Is that right? If so, you've basically implemented rule #1 -- the push
lasts while the network is idle, then you switch to serving client requests
afterwards. It's nice to see that we came to the same high-level conclusion
:-). But, I like the way you've phrased the problem. Instead of computing a
priori out how much data you should push, which we suggested, you start
pushing an arbitrary number of things, then you'll automatically stop
pushing as soon as you get the next client request.
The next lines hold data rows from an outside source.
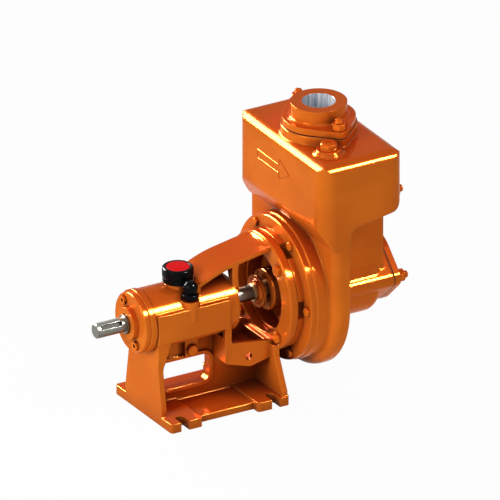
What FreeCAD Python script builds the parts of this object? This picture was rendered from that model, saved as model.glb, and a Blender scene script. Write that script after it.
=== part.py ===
import FreeCAD, Part
import math
import os
from types import SimpleNamespace

import Sketcher
from FreeCAD import Placement, Rotation, Vector

# Self-priming centrifugal pump with a bare shaft. X runs along the shaft from the drive end to the
# pump, Y points to the far side and Z is up. The origin is on the floor under the middle of the foot.
# Every driving size stands in this table, in millimetres unless its name says otherwise.
SIZES = {
    "axis_height": 160,
    "running_gap": 0.05,
    "fit_gap": 0.1,
    "wall": 9,
    "gasket_thick": 1.5,
    "bracket_start": -119,
    "housing_radius": 49,
    "housing_length": 147,
    "oil_space_radius": 40,
    "collar_width": 10,
    "panel_start": -107,
    "panel_length": 127,
    "panel_height": 48,
    "panel_proud": 2.5,
    "foot_length": 210,
    "foot_width": 172,
    "foot_middle_width": 143,
    "foot_pad_length": 56,
    "foot_thick": 15,
    "foot_middle_thick": 11,
    "foot_corner": 5,
    "slot_width": 14,
    "slot_depth": 24,
    "slot_spacing": 161,
    "drive_leg_thick": 9,
    "drive_leg_top_thick": 23,
    "drive_leg_half_width": 45,
    "drive_leg_half_foot": 55,
    "drive_leg_flare_low": 28,
    "drive_leg_flare_high": 89,
    "pump_leg_start": 93,
    "pump_leg_half_top": 58,
    "pump_leg_half_foot": 83,
    "pump_leg_low": 22,
    "pump_leg_high": 74,
    "web_thick": 8,
    "web_rim_thick": 16,
    "web_rim_width": 6,
    "window_start": -80,
    "window_length": 88,
    "window_low": 34,
    "window_height": 46,
    "window_corner": 12,
    "side_plate_outer": 46,
    "side_plate_thick": 7,
    "side_plate_reach": 24,
    "arm_half_width": 34,
    "arm_thick": 6,
    "arm_start": -36,
    "arm_end_rise": 87,
    "arm_rise": 72,
    "lantern_flange_start": 101.6,
    "trough_drop": 5,
    "side_plate_front_rise": 30,
    "side_plate_back_rise": 41,
    "drip_hole_rise": 12.5,
    "lantern_flange_thick": 14.2,
    "lantern_flange_radius": 95,
    "lantern_bore_radius": 66,
    "lantern_bolt_circle": 80,
    "bearing_bore": 15,
    "bearing_outer": 31,
    "bearing_width": 16,
    "race_thick": 5,
    "ball_radius": 4.7,
    "balls_per_bearing": 9,
    "cover_rim_thick": 9,
    "cover_radius": 48,
    "cover_boss_radius": 26.4,
    "cover_boss_thick": 9,
    "cover_bore": 22,
    "inner_cover_thick": 10,
    "cover_screw_circle": 36.5,
    "seal_width": 7,
    "drive_end_start": -191,
    "drive_end_radius": 12,
    "drive_end_length": 50,
    "shaft_collar_radius": 18,
    "shaft_radius": 12,
    "sleeve_radius": 14,
    "impeller_seat_radius": 10,
    "shaft_thread_radius": 8,
    "key_width": 8,
    "keyway_depth": 4,
    "keyway_turn": 50,
    "key_length": 38,
    "key_end_gap": 5,
    "deflector_radius": 26,
    "deflector_thick": 4,
    "cover_hub_thick": 10.7,
    "cover_plate_thick": 8.5,
    "cover_plate_radius": 115,
    "cover_spigot_radius": 94,
    "cover_spigot_length": 20,
    "scallop_radius": 18,
    "cover_bolt_circle": 104,
    "seal_chamber_radius": 24,
    "seal_plate_radius": 33,
    "seal_plate_thick": 7,
    "casing_ring_radius": 116.6,
    "casing_ring_length": 21,
    "volute_radius": 131,
    "volute_thick": 30,
    "volute_edge": 16,
    "volute_space": 14,
    "impeller_radius": 86,
    "impeller_eye_radius": 38,
    "vane_height": 10,
    "vane_thick": 4.5,
    "vane_count": 6,
    "shroud_thick": 3.5,
    "wear_ring_thick": 4,
    "tank_start": 136,
    "tank_length": 149,
    "tank_top": 408,
    "tank_front_low": 299,
    "tank_slope_low": 262,
    "tank_corner": 26,
    "tank_top_edge": 18,
    "tank_fall": 12,
    "chamber_half_width": 62,
    "chamber_radius": 69,
    "chamber_roof": 365,
    "nozzle_radius": 57,
    "nozzle_length": 12,
    "lug_centre": 62,
    "lug_radius": 14,
    "port_plate_thick": 10,
    "port_neck_radius": 44,
    "port_radius": 25.7,
    "port_top": 457,
    "discharge_centre": 206.5,
    "discharge_pad": 14,
    "pad_margin": 2.5,
    "plug_boss_height": 6.5,
    "suction_centre": 308,
    "suction_pad": 3,
    "suction_hub": 13,
    "inspection_bore": 45,
    "flap_radius": 32,
    "flap_thick": 4,
    "flap_pin_radius": 4,
    "flap_pin_drop": 7,
    "plug_centre_x": 178,
    "plug_inset": 52,
    "plug_boss_radius": 22,
    "plug_head_radius": 14,
    "plug_head_height": 12,
    "plug_thread_radius": 11,
    "oil_cup_x": -44,
    "oil_cup_radius": 24.5,
    "oil_cap_height": 15.5,
    "oil_cup_height": 8,
    "cup_boss_rise": 3.5,
    "elbow_reach": 38,
    "elbow_tube_radius": 8,
    "elbow_bulb_radius": 13.3,
    "elbow_nut_height": 6,
    "drain_x": -27.5,
    "drain_drop": 64,
    "screw_small": 3,
    "screw_medium": 4,
    "screw_large": 5,
    "stud_radius": 6,
    "stud_depth": 11,
    "stud_over": 8,
}

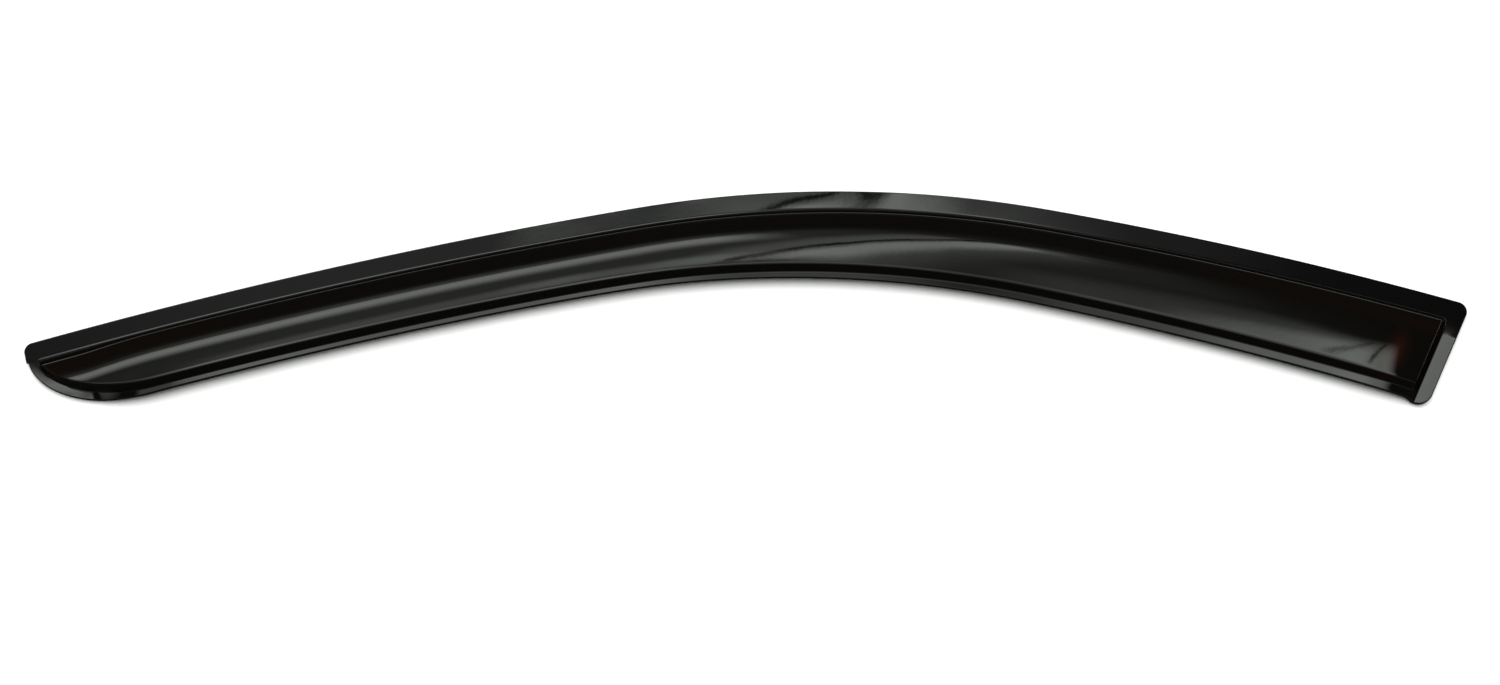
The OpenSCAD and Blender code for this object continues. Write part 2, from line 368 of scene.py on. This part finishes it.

One more clarification: what happens when the client loads two pages
concurrently and the network is effectively never idle? I assume push won't
happen in this case?

Next, I think you're arguing that push order doesn't matter as long as you
have a solution for HoB. I don't think this is exactly right. Specifically:

- Head-of-link blocking (HoB) can happen due to network-level bufferbloat.
The above solution only applies to kernel-level bufferbloat. You need some
kind of bandwidth-based pacing to avoid network-level bufferbloat.

- If you're pushing X and Y, and you know the client will use X before Y,
you should push in that order. The opposite order is sub-optimal and can
eliminate the benefit of push in some cases, even ignoring HoB.

As a server implementor, I have always dreamt of cancelling a push
> after sending a PUSH_PROMISE. In case a resource we want to push
> exists on a dedicate cache that cannot be reached synchronously from
> the HTTP/2 server, the server needs to send PUSH_PROMISE without the
> guarantee that it would be able to push a valid response.
>
> It would be great if we could have an error code that can be sent
> using RST_STREAM to notify the client that it should discard the
> PUSH_PROMISE being sent, and issue a request by itself.
>

Yes, +1. I've wanted this feature. It sucks that the client won't reissue
the requests if they get a RST_STREAM. (At least, Chrome won't do this, I
don't know about other browsers.)
Received on Thursday, 1 September 2016 16:38:47 UTC